EXERCISE GOAL: Print all of the data exactly.

= = = =

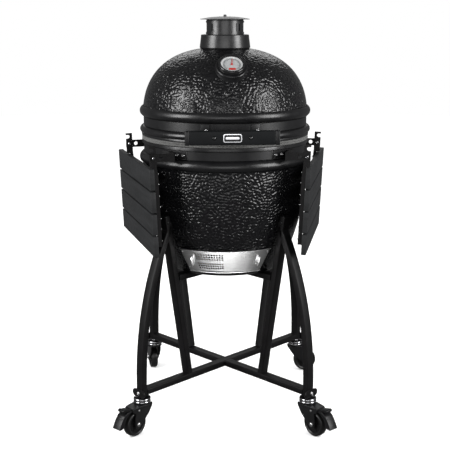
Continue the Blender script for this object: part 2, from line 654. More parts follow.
def make_caster(corner):
    side_x, side_y, trail = CASTERS[corner]
    place = Matrix.Translation((side_x * LEG_FOOT, side_y * LEG_FOOT, 0)) @ Matrix.Rotation(trail, 4, "Z")
    body, side = corner + "_caster", Matrix.Rotation(pi / 2, 4, "X")
    thick = 0.0028
    cheeks = [moved(sheet([cheek_outline()], thick, 0.0007),
                    Matrix.Translation((0, s * (FORK_WIDE / 2 - thick / 2), 0)) @ side) for s in (-1, 1)]
    crown_loop = arc((0, 0), 0.0262, 90, 270, 20) + [(0.0560, -FORK_WIDE / 2), (0.0560, FORK_WIDE / 2)]
    crown = moved(sheet([softened(crown_loop, 0.004, 2)], 0.0028, 0.0008),
                  Matrix.Translation((0, 0, CROWN_TOP - 0.0014)))
    skirt = moved(block((0.0535, -FORK_WIDE / 2 + 0.002, 0.0845), (0.0560, FORK_WIDE / 2 - 0.002, 0.0965),
                        0.0008), PLAIN)
    make(corner + "_fork_steel", join(*cheeks, crown, skirt), CASTER, body, [corner + "_fork"],
         place)
    make(corner + "_ball_race", lathe(race_profile(), 56), CHROME, body, (), place)
    rivets, axle = [], []
    for s in (-1, 1):
        outer = Vector((0, s * FORK_WIDE / 2, 0))
        rivets.append(moved(lathe([(0, 0.0016), (0.0026, 0.0013), (0.0038, 0.0)], 20),
                            pointing(outer + Vector((0.030, 0, 0.084)), outer)))
        axle.append(moved(lathe([(0, 0.0042), (0.0036, 0.0040), (0.0060, 0.0028), (0.0072, 0.0006),
                                 (0.0072, -0.0005)], 28),
                          pointing(outer + Vector((CASTER_TRAIL, 0, WHEEL_RADIUS)), outer)))
    make(corner + "_fork_rivets", join(*rivets), ZINC, body, (), place)
    pin = moved(lathe([(0, 0.018), (0.0045, 0.018), (0.0045, -0.018), (0, -0.018)], 20),
                Matrix.Translation((CASTER_TRAIL, 0, WHEEL_RADIUS)) @ side)
    make(corner + "_axle_bolt", join(pin, *axle), ZINC, body, (), place)
    make_wheel(corner, place @ Matrix.Translation((CASTER_TRAIL, 0, WHEEL_RADIUS)) @ side)
    if corner.startswith("front"):
        make_pedal(corner, place)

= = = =

CORRECT OUTPUT:
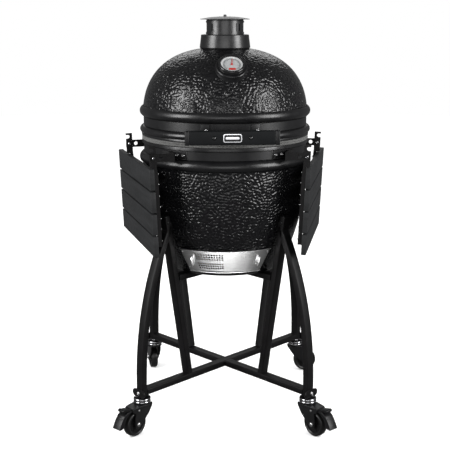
Continue the Blender script for this object: part 2, from line 654. More parts follow.
def make_caster(corner):
    side_x, side_y, trail = CASTERS[corner]
    place = Matrix.Translation((side_x * LEG_FOOT, side_y * LEG_FOOT, 0)) @ Matrix.Rotation(trail, 4, "Z")
    body, side = corner + "_caster", Matrix.Rotation(pi / 2, 4, "X")
    thick = 0.0028
    cheeks = [moved(sheet([cheek_outline()], thick, 0.0007),
                    Matrix.Translation((0, s * (FORK_WIDE / 2 - thick / 2), 0)) @ side) for s in (-1, 1)]
    crown_loop = arc((0, 0), 0.0262, 90, 270, 20) + [(0.0560, -FORK_WIDE / 2), (0.0560, FORK_WIDE / 2)]
    crown = moved(sheet([softened(crown_loop, 0.004, 2)], 0.0028, 0.0008),
                  Matrix.Translation((0, 0, CROWN_TOP - 0.0014)))
    skirt = moved(block((0.0535, -FORK_WIDE / 2 + 0.002, 0.0845), (0.0560, FORK_WIDE / 2 - 0.002, 0.0965),
                        0.0008), PLAIN)
    make(corner + "_fork_steel", join(*cheeks, crown, skirt), CASTER, body, [corner + "_fork"],
         place)
    make(corner + "_ball_race", lathe(race_profile(), 56), CHROME, body, (), place)
    rivets, axle = [], []
    for s in (-1, 1):
        outer = Vector((0, s * FORK_WIDE / 2, 0))
        rivets.append(moved(lathe([(0, 0.0016), (0.0026, 0.0013), (0.0038, 0.0)], 20),
                            pointing(outer + Vector((0.030, 0, 0.084)), outer)))
        axle.append(moved(lathe([(0, 0.0042), (0.0036, 0.0040), (0.0060, 0.0028), (0.0072, 0.0006),
                                 (0.0072, -0.0005)], 28),
                          pointing(outer + Vector((CASTER_TRAIL, 0, WHEEL_RADIUS)), outer)))
    make(corner + "_fork_rivets", join(*rivets), ZINC, body, (), place)
    pin = moved(lathe([(0, 0.018), (0.0045, 0.018), (0.0045, -0.018), (0, -0.018)], 20),
                Matrix.Translation((CASTER_TRAIL, 0, WHEEL_RADIUS)) @ side)
    make(corner + "_axle_bolt", join(pin, *axle), ZINC, body, (), place)
    make_wheel(corner, place @ Matrix.Translation((CASTER_TRAIL, 0, WHEEL_RADIUS)) @ side)
    if corner.startswith("front"):
        make_pedal(corner, place)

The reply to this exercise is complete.